TASK DETAILS: Will you quote precisely the lines that run from the top of the material below to the line containing "headed steel part.", both ends included?

RAW DATA:
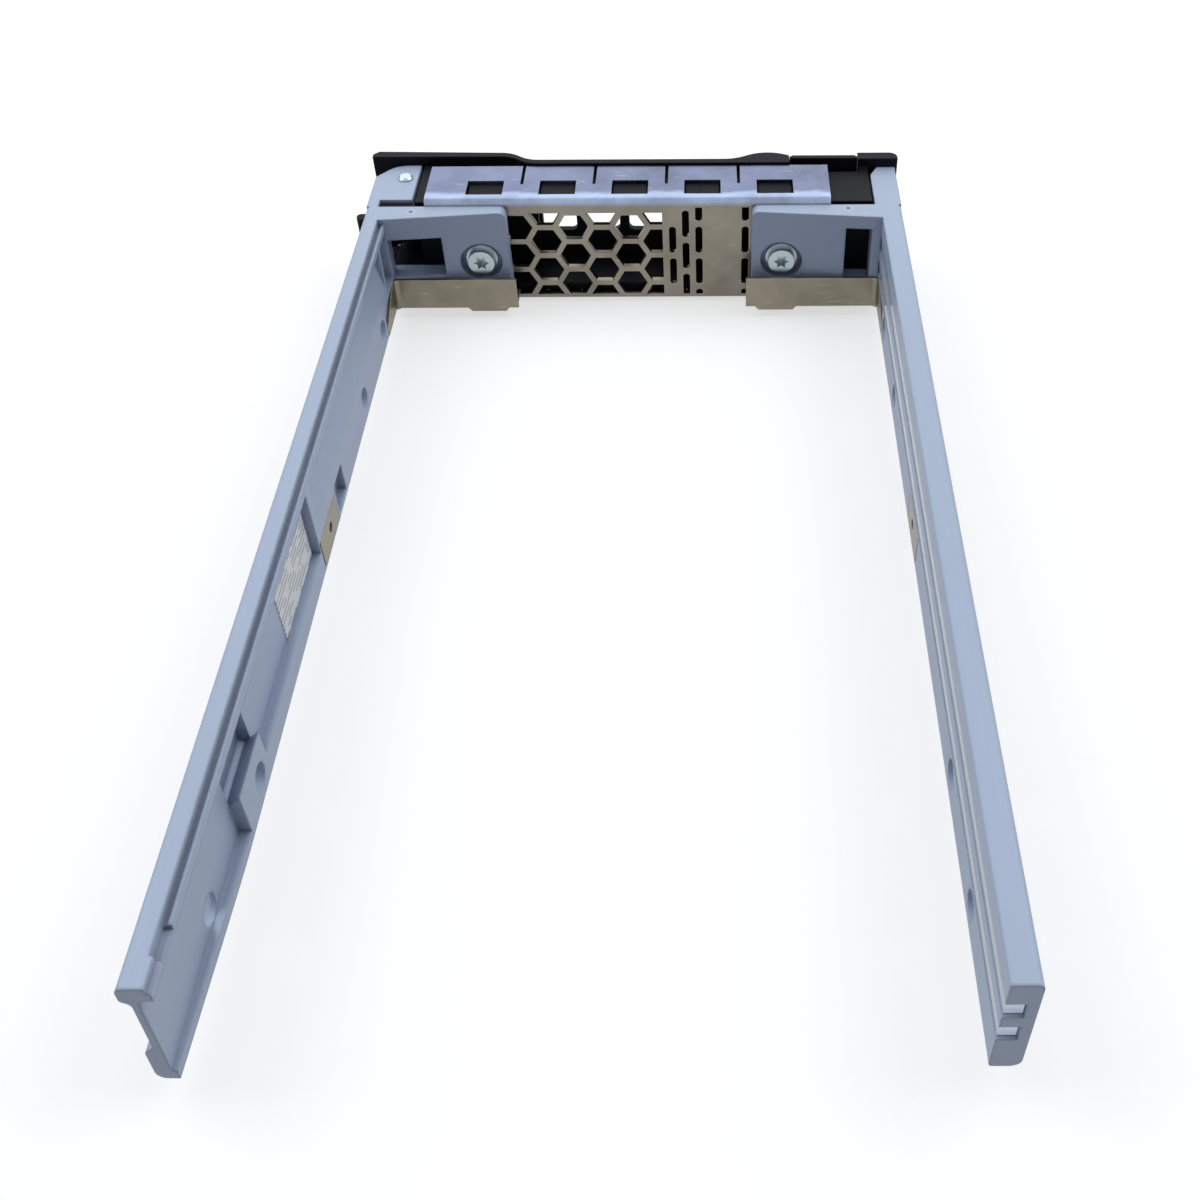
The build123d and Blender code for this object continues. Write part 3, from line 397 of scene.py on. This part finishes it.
def zinc_plating(look):
    """Bright zinc plate on a rolled or headed steel part.

    The eye gets a clean silver with a faint blue passivate and small dull patches.
    """
    made, tree = new_material("steel_zinc_plated")
    # Dull patches 1.1 mm across, and pits of 0.17 mm
    base, cloud = clouded(tree, look.zinc, 0.82, 1.1, cells=900)
    pits = pattern(tree, 6000)
    edge, rounded = worn_and_highlit_edge(tree, 0.12 * MM)
    dull = add_node(tree, "ShaderNodeMapRange", {"Value": cloud, "To Min": 0.22, "To Max": 0.38})
    bump = add_node(
        tree, "ShaderNodeBump",
        {"Strength": 0.10, "Distance": 0.02 * MM, "Height": pits, "Normal": rounded},
    )
    shader = add_node(
        tree, "ShaderNodeBsdfPrincipled",
        {
            # Brighter edges, partly wear and partly a painted highlight
            "Base Color": laid_over(tree, base, shade(look.zinc, 1.4), edge, most=0.6),
            "Metallic": 1.0,
            "Roughness": dull,
            "Normal": bump,
        },
    )
    add_node(tree, "ShaderNodeOutputMaterial", {"Surface": shader})
    return made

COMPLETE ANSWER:
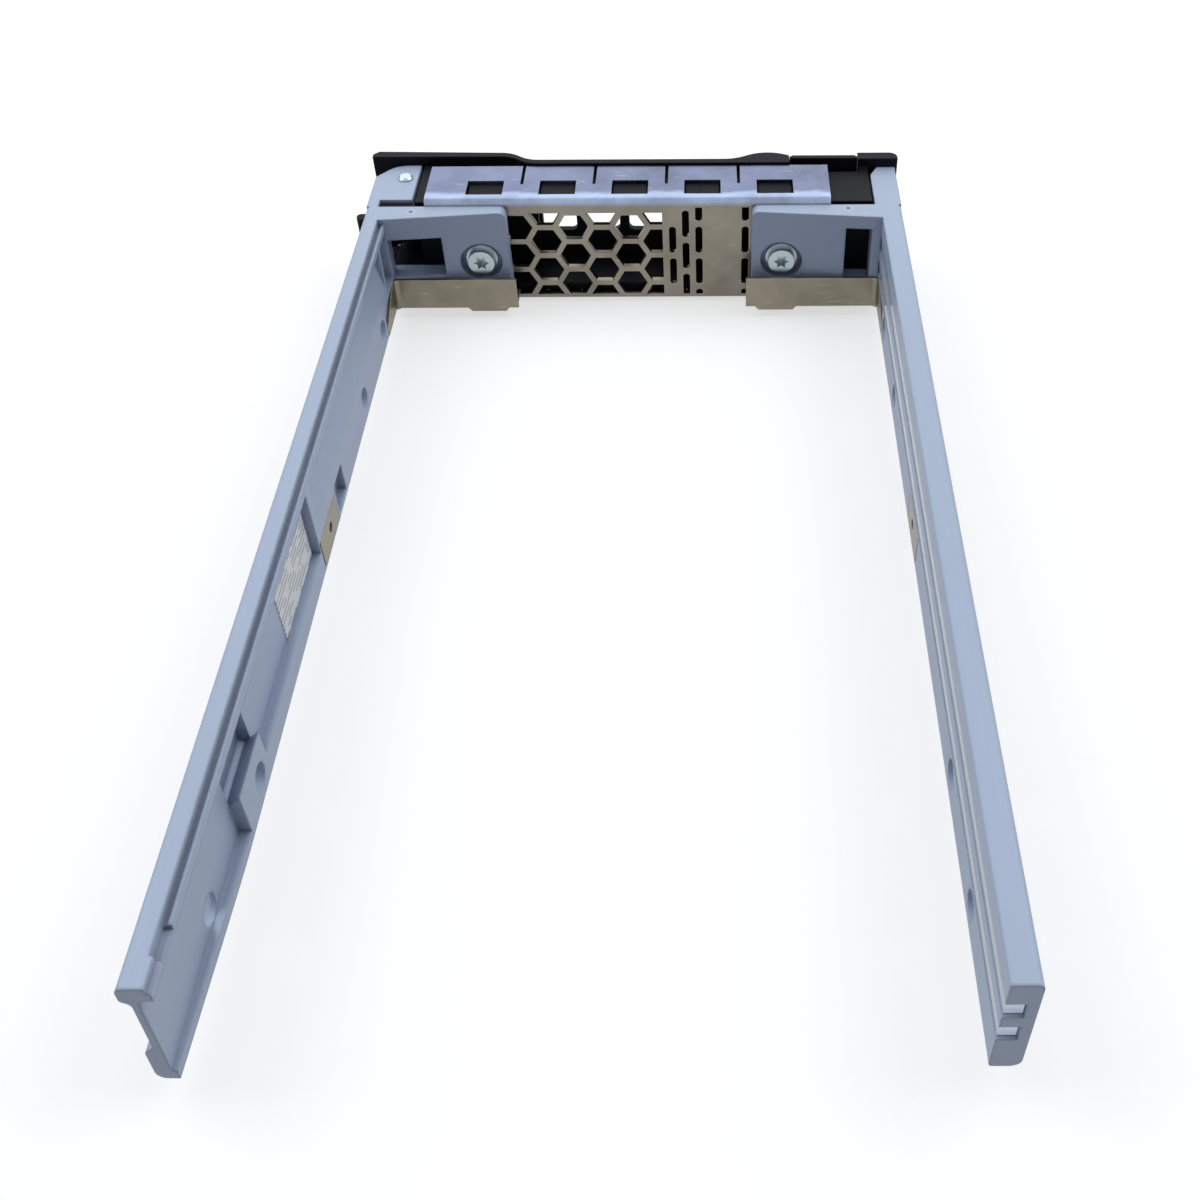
The build123d and Blender code for this object continues. Write part 3, from line 397 of scene.py on. This part finishes it.
def zinc_plating(look):
    """Bright zinc plate on a rolled or headed steel part.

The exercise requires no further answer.